Take comfort, Coldplay — it's not just you. As Alternative Nation, reported David Bowie also rejected collaboration offers from the Red Hot Chili Peppers, many times over. On Jan. 26, frontman Anthony Kiedis talked Bowie snubs on Jonesy's Jukebox, a radio show hosted by Steve Jones of The Sex Pistols.
"Every record we ever made, we had the band discussion," Kiedis said. "'Who should we get to produce this record?' 'I don't know, we have to try someone new!' 'Let's get David Bowie!'"
And every time, apparently, the Picasso of pop politely refused.
"So in the beginning we would call him, and he would say no, respectfully," Kiedis continued. "Then later we would write long e-mails explaining everything, and why it was time for us to really get our ships on, and he always respectfully declined."
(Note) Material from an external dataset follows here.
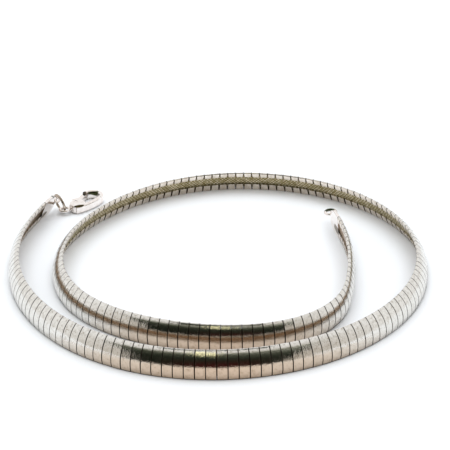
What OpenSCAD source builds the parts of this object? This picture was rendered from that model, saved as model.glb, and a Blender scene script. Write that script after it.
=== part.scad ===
// Omega necklace: domed metal plates crimped on a flat woven strip, with a
// smooth cap on each end, a jump ring and a lobster claw. It lies on a flat
// surface in an open spiral of a little over one and a half turns, standing
// on its lower edge and leaning inwards. +Z is up, +X is to the right and
// +Y is away from the viewer. The origin is below the middle of the spiral.

/* [Plates] */
// Number of plates in the chain
plate_count = 202; // [198:1:202]
// Distance from one plate to the next along the lower inner edge (mm)
plate_pitch = 2.15; // [2.15:0.01:2.2]
// Length of one plate along the chain (mm)
plate_length = 1.9; // [1.7:0.05:1.9]
// Width of the band, from its lower to its upper edge (mm)
band_width = 6; // [5.8:0.1:6.2]
// Full thickness of a plate from its back to the top of the dome (mm)
band_thickness = 1.4; // [1.35:0.05:1.6]
// Outer radius of the folded edges (mm)
fold_radius = 0.3; // [0.28:0.01:0.34]
// Thickness of the plates' sheet metal (mm)
sheet = 0.25; // [0.2:0.01:0.25]
// Height of the folded flap at the lower edge (mm)
lower_flap = 2.0; // [1.8:0.05:2.1]
// Height of the folded flap at the upper edge (mm)
upper_flap = 1.3; // [1.1:0.05:1.4]

/* [Woven strip] */
// Width of the woven strip (mm)
strip_width = 4.2; // [3.8:0.1:4.2]
// Thickness of the woven strip (mm)
strip_thickness = 0.26; // [0.2:0.01:0.26]

/* [End caps] */
// Length of each cap (mm)
cap_length = 6.5; // [6.0:0.1:6.8]
// Length of the full-width part of each cap (mm)
cap_straight = 2.6; // [2.4:0.1:3.0]
// Radius of the rounded shoulders of each cap (mm)
cap_shoulder = 5; // [4.8:0.1:5.4]
// Thickness of the wire of the soldered eyes (mm)
eye_wire = 0.7; // [0.6:0.05:0.75]
// Inner diameter of the clasp end's eye (mm)
clasp_eye_hole = 1.5; // [1.4:0.05:1.6]
// Inner diameter of the other end's eye (mm)
eye_hole = 1.8; // [1.7:0.05:1.9]
// Height of both eyes above the band's lower edge (mm)
eye_height = 3; // [2.95:0.05:3.05]

/* [Jump ring] */
// Diameter of the ring's wire (mm)
ring_wire = 0.65; // [0.55:0.05:0.65]
// Diameter of the ring measured to the middle of its wire (mm)
ring_diameter = 4.4; // [4.35:0.05:4.5]

/* [Claw] */
// Height of the claw's arm, lying flat (mm)
claw_height = 2.3; // [2.2:0.05:2.4]
// Width of the claw's arm seen from above (mm)
claw_arm = 1.2; // [1.1:0.05:1.3]
// Thickness of the lever (mm)
lever_thickness = 1.0; // [0.9:0.05:1.1]
// Diameter of the lever's pin (mm)
pin_diameter = 0.8; // [0.7:0.05:0.9]

/* [Hidden] */
$fn = 64;
eps = 0.01;

// The route. Turn to the left from one plate to the next, in degrees, at a
// few plates along the chain, read off the photograph.
turn_table = [
    [0, 1.9], [20, 2.15], [40, 2.95], [60, 2.5], [80, 2.6], [100, 3.0], [116, 3.25],
    [130, 2.45], [142, 3.0], [154, 3.8], [166, 2.45], [172, 3.6], [178, 5.35],
    [184, 5.95], [189, 0.95], [194, 1.35], [202, 1.8]];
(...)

In total, Bowie turned down the Red Hot Chili Peppers twice or thrice, Kiedis said: when the band asked him to produce By the Way (2002) and Stadium Arcadium (2006). Roxy Music's Brian Eno — Bowie's friend and collaborator on his trio of Berlin albums, Low (1997), Heroes (1977) and Lodger (1979) — denied the Chili Peppers eight times. One must admire both the band's perseverance and the rock 'n' roll chameleon's commitment to particular standards.
Following Bowie's death on Jan. 11, Coldplay drummer Will Champion told NME that the band once approached the musical icon about a possible collaboration. Frontman Chris Martin sent Bowie a written invitation to work with them on a track, an invitation that Bowie declined, saying, "It's not a very good song, is it?"
So, not a respectful no, per se, but — the bandmates thought — a respectfully frank one.
"He was very discerning — he wouldn't just put his name to anything," Champion said. "I'll give him credit for that!"